Photo #2-Joseph's immigrant wife, Frances Rasch Jackoboice of Prussia. She arrived in Grand Rapids in 1857 and they married in 1858. Frances and family established the Rasch House hostelry and lodged "log runners," sawmill workers and others. The 4-story Rasch Hotel (est. 1872) was renamed as the Clarendon in 1880 and as the Charlevoix in 1912. By 1923 the old hotel was razed and replaced by the 8-story Hotel Rowe, ultimately renamed Olds Manor from 1963 to 2014.... (Frances' father, Florian Franz Rasch I (1793-1855), was a Quartermaster Captain in Napoleon's Army during the march to Moscow and the retreat (1812). He emigrated to America in 1852, and is buried near Detroit in Center Line, Michigan.)

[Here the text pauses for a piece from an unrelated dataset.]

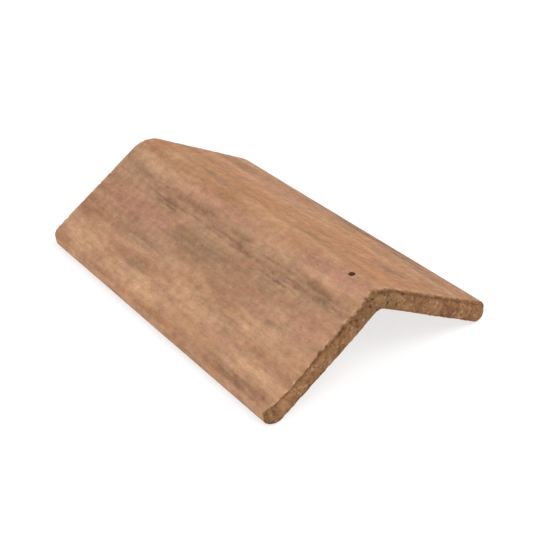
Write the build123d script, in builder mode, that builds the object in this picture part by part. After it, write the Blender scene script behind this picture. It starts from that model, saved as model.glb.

Photo #3-Edward Joseph Jackoboice (1864-1935) served as the bridge between the two eras of the family business: from the manufacture of woodworking machinery... to the manufacture of road maintenance machinery/hydraulics. Why this transition? Edward Joseph built a steam-powered automobile in 1897 (the fourth in Grand Rapids) and drove it to Detroit in 1898. This six-day round trip by car, on horse and wagon roads, likely sparked a desire to build road maintenance machinery. In the early 1900s, as Model Ts and other cars rolled and bounced along dirt and gravel roads, the public began demanding better road conditions. Edward Joseph began building road maintenance machinery and specialized in it by 1921. In this photo (circa 1929-1935) he demonstrates his "Road scraper" grading blade for road graders.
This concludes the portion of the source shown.